ブログをやっていると記事のタイトルに悩むことが多い。記事本文は完成したのに、延々とタイトルだけが完成せずに下書きに保存されたままの記事も存在している。タイトルと言うのは記事の顔であり、つまり記事のアクセス数を決定する神のような存在なわけだ。

こんなニュースが話題になった。

フィンランド、国民全員に800ユーロ(約11万円)のベーシックインカムを支給へ

http://www.businessnewsline.com/news/201512071631370000.html

 遂にベーシックインカムを導入する国が現れたのか、と日本中が大注目した。
だけどこれは誤報だった。フィンランド大使館公式ツイッターが「導入を検討」と訂正報道するありさまだった。

ベーシックインカム決定というインパクトもあり、タイトルだけで飛びついた人も多いだろう。
記事を読むと16年11月までに導入の最終決定を行うと記されている。ただし、この16年11月と言う表記も誤りのようだ。そのあたりをまとめた記事があったので紹介しておく。

フィンランドがベーシックインカムをはじめるのは誤報である、実はみんな一次ソースに興味ない - ネットロアをめぐる冒険


このベーシックインカム誤報が、あたかも正式決定かのように世間で扱われてしまった理由は「大多数の人はタイトルしか読まない」せいだろう。
ブログを執筆していると分かるがタイトルという物は非常に大事だ。タイトルだけで記事への印象がガラリと変わるし、アクセス数も変化する。

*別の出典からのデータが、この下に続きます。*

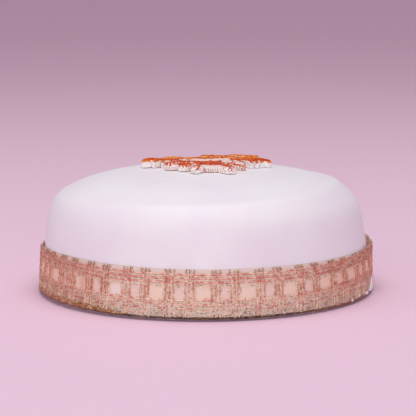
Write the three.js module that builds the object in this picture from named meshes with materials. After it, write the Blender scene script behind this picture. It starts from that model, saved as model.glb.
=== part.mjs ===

タイトルだけで満足してしまう。そんな人は増えている気がする。これは昔から言えることかもしれない。新聞の一面記事なんかも同じだろう。
「○○が閣議決定」という大きな文字が記されていると「あ、決まったのか」と瞬時に理解できる。それを見ただけで満足してしまい、記事本文を読まない人もいるはずだ。
新聞をペラペラと捲り大きな文字、つまり見出しだけを読んで満足してしまう人は昔から存在しただろう。

ネットニュースも同じだ。
「○○と××が熱愛」との見出しがあれば「えー、付き合ってんのか」と本分を読むまでもなく理解できてしまう。
「○○が国際大会優勝」とあれば「ああ、優勝したのか」と満足する。

ネットニュースは新聞と違い、記事タイトルだけがずらりと並んでいる事が多い。色々なニュースが手に入るが、わざわざ本分まで目を通す人は少ない様に思える。
なぜそんなことになっているのか。それは「記事がタイトルで完結」してしまっているからだろう。

ベーシックインカム騒動も記事がタイトルで完結しているから発生してしまった。

フィンランド、国民全員に800ユーロ(約11万円)のベーシックインカムを支給へ

このタイトルは隙のない完結っぷりだ。決定したと思い込んでしまうのも無理はない。本文を読む必要性を失わさせるほどに完結してしまっている。
支給対象、支給額。必要な情報ほぼ全てがタイトルに登場してしまっているから、ますます本文を読む必要性を感じさせなくしている。必要な情報が出揃っていて、タイトルが本文の総まとめになってしまっている。だから、あたかも本文を読んだ気分にすら陥ってしまうのだ。

仮に「フィンランド、国民全員に800ユーロ(約11万円)のベーシックインカムを支給へ?」と疑問符の一つでもつけられていたら、詳細を読みたいとの気持ちが湧いてくるはずだ。

タイトルで全ての意思決定が行われてしまう。
疑問符のあるなしで、詳細読破への意欲が大きく変化してしまうわけだ。
基本的にネットニュースはタイトルだけで完結していることが多い。詳細なんて読む必要もない記事ばかりが量産されている。

「あかつき」金星軌道投入に成功 NHKニュース

このニュースだってタイトルで完結してしまっている。伝えたい事柄がタイトルに登場しているから、本文まで読む必要性を感じさせなくしてしまっている。宇宙に興味のない人からしてみると「ああ、成功したのか。おめでとう」とタイトルを見ただけで満足してしまうだろう。

タイトルを見ただけで本分を読んだ気分に陥る問題。詳細を目にしない読み手の姿勢も悪いのだが、タイトルの付け方がよろしくない書き手側が最も悪い。
タイトルで印象が180度変化してしまう。情報操作の意図のあるなしに関わらず、自然と完結したタイトルを採用してしまう人も多いはずだ。

個人ブログではないのだ。ニュースサイトなんだから本分までしっかりと目を通したくなるタイトルをつけてもらいたい。
そして、読み手も本文に目を通すことを心がける。相互の意識を改革する必要があるのかもしれない。